» **Requirements**
Starting at the line that contains "What build123d script" and stopping at the line that contains "chamfer_blend = 3.0", repeat every line exactly, the two end lines included, and nothing else.

******************************

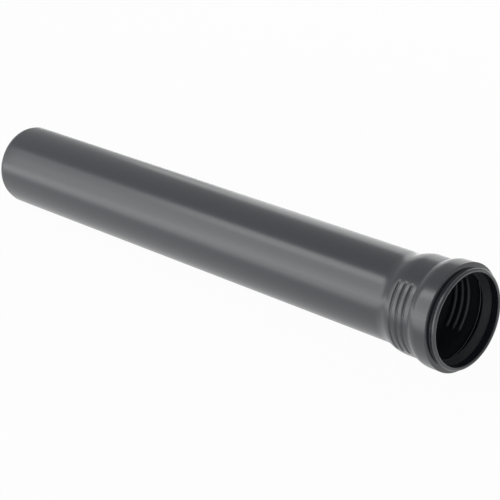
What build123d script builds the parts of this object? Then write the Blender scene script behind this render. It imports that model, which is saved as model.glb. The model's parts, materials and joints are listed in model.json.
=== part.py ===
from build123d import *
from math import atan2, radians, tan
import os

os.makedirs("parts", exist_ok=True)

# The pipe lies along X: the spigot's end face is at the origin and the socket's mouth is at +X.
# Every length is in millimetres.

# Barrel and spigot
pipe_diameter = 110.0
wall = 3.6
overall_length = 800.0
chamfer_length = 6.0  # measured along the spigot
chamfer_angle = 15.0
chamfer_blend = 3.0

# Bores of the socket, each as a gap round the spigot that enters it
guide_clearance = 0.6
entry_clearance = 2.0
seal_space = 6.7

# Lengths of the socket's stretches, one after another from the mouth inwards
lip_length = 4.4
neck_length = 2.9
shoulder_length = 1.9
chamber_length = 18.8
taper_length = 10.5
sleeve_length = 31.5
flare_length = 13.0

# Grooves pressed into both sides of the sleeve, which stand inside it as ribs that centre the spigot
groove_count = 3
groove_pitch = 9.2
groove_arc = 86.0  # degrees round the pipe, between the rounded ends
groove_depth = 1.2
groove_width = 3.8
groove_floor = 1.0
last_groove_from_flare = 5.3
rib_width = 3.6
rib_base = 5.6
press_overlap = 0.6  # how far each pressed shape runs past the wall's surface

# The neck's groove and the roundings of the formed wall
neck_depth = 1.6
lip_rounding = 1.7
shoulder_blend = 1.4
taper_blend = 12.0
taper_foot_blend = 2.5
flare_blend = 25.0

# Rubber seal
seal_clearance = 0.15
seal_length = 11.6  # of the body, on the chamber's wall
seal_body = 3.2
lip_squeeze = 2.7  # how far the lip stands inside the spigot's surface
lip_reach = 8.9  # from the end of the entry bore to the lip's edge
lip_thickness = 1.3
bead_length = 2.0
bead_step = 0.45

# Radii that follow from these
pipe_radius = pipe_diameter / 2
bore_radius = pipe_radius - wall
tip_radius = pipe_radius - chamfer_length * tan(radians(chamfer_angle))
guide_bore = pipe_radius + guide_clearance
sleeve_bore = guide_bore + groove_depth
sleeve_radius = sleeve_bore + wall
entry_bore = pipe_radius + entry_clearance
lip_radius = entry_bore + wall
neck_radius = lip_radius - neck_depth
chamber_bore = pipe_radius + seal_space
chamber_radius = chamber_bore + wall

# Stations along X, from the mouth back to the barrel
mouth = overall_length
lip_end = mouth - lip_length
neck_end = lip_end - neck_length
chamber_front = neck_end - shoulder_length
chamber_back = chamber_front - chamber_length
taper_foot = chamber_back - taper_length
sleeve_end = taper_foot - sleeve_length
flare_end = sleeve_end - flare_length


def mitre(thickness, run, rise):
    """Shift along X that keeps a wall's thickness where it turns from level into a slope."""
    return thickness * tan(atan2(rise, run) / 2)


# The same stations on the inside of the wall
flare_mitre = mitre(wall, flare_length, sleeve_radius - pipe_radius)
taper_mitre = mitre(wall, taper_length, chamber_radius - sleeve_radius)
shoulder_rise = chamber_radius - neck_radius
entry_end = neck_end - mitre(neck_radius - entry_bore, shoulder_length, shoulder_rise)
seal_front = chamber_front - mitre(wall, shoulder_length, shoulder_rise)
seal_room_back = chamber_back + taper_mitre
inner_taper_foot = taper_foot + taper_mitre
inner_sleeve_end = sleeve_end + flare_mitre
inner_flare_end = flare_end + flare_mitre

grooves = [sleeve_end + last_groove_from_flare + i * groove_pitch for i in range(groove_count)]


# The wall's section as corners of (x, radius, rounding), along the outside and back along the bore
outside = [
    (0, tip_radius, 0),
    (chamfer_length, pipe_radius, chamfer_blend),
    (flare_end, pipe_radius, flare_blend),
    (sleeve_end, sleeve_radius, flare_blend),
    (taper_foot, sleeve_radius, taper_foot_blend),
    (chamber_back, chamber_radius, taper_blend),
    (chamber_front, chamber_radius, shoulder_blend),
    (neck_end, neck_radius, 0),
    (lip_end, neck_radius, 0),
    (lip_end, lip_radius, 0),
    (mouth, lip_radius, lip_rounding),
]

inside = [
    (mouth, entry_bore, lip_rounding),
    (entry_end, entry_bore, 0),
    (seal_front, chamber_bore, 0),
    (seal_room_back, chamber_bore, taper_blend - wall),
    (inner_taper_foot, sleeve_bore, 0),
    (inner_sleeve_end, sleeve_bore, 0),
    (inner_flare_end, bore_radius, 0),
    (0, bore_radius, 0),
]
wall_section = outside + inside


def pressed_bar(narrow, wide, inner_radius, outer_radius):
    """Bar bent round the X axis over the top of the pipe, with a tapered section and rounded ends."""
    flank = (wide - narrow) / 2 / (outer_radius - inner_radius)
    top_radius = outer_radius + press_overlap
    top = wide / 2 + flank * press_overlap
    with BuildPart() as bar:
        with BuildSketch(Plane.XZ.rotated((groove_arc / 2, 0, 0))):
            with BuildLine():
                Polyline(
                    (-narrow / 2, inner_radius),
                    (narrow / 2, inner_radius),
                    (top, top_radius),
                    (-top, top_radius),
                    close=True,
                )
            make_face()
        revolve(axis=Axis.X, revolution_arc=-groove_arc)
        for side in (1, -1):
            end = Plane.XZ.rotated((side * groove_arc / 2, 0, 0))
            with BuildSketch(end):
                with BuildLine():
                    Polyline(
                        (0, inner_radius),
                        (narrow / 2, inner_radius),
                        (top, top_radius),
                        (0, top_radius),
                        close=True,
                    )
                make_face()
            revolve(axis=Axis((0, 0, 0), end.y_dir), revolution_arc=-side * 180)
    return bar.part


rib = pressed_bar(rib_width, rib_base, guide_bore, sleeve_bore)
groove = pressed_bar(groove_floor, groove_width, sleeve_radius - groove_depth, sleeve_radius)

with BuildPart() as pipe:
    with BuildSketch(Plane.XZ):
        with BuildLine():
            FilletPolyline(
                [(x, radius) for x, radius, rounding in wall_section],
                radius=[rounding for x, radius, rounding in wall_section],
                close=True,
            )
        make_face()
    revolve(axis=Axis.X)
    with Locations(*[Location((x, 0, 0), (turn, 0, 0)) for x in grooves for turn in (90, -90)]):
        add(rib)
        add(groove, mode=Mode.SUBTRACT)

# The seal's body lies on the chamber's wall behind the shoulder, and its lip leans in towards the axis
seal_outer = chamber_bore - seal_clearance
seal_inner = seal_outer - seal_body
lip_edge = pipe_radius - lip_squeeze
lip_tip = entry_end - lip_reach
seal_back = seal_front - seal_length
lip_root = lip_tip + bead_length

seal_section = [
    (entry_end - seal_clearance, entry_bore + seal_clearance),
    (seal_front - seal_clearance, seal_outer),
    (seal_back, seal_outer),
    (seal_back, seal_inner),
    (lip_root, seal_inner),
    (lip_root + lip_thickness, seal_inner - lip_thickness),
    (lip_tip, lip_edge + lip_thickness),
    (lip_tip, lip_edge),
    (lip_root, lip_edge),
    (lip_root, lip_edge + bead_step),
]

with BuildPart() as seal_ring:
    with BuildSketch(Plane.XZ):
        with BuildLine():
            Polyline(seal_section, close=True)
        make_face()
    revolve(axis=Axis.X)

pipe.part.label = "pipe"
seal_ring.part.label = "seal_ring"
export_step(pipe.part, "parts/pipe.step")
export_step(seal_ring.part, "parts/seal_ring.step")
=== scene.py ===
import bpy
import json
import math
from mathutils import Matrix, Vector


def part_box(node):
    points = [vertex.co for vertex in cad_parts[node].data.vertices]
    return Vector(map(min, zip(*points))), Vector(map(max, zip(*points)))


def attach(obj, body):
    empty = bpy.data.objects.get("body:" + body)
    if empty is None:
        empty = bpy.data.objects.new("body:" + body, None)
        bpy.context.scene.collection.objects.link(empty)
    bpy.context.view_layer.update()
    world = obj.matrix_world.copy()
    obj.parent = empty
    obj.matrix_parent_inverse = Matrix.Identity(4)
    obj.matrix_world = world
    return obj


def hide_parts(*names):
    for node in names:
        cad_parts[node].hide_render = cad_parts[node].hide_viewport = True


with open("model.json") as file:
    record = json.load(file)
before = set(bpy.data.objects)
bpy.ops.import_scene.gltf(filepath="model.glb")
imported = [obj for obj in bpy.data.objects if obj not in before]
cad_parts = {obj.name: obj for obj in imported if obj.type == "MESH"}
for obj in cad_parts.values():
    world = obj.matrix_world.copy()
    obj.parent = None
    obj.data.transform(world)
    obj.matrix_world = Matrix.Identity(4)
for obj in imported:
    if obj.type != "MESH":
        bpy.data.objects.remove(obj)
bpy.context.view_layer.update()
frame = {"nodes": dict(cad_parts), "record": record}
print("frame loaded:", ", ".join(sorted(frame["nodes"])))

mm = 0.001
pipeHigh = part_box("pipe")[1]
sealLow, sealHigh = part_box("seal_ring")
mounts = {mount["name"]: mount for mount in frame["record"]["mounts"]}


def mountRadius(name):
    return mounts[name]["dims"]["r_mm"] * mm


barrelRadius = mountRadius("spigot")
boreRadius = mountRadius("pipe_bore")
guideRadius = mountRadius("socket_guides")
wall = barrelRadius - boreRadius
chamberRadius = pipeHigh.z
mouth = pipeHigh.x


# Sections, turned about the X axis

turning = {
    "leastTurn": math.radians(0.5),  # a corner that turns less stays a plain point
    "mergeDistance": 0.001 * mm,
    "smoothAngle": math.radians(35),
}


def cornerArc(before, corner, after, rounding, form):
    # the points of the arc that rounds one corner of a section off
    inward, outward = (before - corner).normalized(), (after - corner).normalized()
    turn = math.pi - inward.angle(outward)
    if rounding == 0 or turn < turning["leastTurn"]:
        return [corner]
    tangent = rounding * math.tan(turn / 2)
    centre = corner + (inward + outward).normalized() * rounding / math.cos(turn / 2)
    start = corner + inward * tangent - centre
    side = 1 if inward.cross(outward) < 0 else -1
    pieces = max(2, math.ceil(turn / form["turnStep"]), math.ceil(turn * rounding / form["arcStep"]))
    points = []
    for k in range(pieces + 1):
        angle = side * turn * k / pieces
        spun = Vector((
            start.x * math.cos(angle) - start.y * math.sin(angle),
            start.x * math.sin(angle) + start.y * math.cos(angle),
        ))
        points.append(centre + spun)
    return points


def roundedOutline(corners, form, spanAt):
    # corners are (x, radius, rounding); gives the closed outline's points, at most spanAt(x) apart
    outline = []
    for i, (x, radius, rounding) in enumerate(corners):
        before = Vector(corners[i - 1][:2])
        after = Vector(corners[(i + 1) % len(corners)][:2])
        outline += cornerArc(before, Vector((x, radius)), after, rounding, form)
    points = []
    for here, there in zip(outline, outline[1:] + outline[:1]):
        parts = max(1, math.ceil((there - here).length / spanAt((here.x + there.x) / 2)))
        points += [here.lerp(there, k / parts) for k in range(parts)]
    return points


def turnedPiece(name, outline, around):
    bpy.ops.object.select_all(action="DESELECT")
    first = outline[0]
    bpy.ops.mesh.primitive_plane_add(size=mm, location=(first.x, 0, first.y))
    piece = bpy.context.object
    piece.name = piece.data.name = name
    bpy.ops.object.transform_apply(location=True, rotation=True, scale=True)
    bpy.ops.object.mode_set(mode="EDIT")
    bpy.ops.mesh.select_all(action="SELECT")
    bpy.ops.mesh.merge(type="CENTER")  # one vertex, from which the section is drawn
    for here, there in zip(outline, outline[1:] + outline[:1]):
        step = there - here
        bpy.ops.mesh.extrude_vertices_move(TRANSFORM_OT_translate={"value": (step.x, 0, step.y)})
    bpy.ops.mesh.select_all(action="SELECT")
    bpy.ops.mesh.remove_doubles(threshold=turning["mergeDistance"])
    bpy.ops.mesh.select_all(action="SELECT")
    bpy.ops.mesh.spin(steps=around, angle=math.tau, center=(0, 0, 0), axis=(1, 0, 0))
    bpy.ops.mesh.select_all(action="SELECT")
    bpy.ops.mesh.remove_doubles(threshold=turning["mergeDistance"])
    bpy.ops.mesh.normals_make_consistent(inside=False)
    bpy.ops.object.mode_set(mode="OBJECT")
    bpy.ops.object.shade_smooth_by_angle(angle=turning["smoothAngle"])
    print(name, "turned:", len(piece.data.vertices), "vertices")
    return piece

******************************

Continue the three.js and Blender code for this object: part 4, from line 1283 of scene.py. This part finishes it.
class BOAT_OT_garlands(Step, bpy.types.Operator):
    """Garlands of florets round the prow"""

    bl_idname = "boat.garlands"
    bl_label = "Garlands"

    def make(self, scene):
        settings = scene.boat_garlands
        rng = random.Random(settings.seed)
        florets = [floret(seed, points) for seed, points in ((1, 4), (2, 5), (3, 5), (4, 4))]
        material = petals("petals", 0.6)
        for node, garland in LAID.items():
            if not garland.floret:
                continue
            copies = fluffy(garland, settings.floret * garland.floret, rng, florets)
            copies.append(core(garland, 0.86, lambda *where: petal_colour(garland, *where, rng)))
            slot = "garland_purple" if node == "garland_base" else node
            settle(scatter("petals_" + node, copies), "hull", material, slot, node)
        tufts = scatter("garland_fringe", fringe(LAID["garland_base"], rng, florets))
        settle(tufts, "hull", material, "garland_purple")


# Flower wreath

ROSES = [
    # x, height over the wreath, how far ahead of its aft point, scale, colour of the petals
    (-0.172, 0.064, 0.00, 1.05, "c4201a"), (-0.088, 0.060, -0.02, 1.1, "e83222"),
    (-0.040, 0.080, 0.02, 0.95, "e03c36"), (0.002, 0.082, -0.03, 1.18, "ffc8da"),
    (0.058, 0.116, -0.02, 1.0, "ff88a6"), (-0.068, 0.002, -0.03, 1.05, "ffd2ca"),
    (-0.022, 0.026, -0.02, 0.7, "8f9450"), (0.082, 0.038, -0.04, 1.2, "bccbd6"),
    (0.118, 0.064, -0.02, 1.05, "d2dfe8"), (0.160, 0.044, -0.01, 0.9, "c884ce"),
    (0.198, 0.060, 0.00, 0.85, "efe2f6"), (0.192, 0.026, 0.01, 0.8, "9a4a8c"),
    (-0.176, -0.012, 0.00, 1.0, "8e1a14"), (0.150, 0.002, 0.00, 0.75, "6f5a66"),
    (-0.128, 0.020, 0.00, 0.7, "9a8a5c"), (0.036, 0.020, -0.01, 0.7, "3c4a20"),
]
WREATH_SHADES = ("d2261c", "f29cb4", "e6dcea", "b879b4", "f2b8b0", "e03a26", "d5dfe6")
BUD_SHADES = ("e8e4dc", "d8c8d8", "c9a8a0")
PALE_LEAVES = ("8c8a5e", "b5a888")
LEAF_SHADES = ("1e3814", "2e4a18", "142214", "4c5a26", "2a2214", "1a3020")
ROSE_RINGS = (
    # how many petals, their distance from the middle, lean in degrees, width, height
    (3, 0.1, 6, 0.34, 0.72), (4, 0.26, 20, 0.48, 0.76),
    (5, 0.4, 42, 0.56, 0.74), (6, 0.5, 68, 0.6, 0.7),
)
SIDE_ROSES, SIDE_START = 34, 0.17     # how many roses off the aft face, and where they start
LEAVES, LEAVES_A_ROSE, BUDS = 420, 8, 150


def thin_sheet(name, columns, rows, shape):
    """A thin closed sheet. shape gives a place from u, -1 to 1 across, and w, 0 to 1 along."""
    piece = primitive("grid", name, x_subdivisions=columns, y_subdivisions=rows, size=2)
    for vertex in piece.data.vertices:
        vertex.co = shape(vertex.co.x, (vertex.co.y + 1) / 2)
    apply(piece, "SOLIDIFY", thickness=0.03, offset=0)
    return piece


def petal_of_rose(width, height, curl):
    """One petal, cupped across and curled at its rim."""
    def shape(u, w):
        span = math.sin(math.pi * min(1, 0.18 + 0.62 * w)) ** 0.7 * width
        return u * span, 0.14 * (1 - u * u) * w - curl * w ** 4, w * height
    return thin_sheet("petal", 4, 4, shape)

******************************

» **Correct answer**
What build123d script builds the parts of this object? Then write the Blender scene script behind this render. It imports that model, which is saved as model.glb. The model's parts, materials and joints are listed in model.json.
=== part.py ===
from build123d import *
from math import atan2, radians, tan
import os

os.makedirs("parts", exist_ok=True)

# The pipe lies along X: the spigot's end face is at the origin and the socket's mouth is at +X.
# Every length is in millimetres.

# Barrel and spigot
pipe_diameter = 110.0
wall = 3.6
overall_length = 800.0
chamfer_length = 6.0  # measured along the spigot
chamfer_angle = 15.0
chamfer_blend = 3.0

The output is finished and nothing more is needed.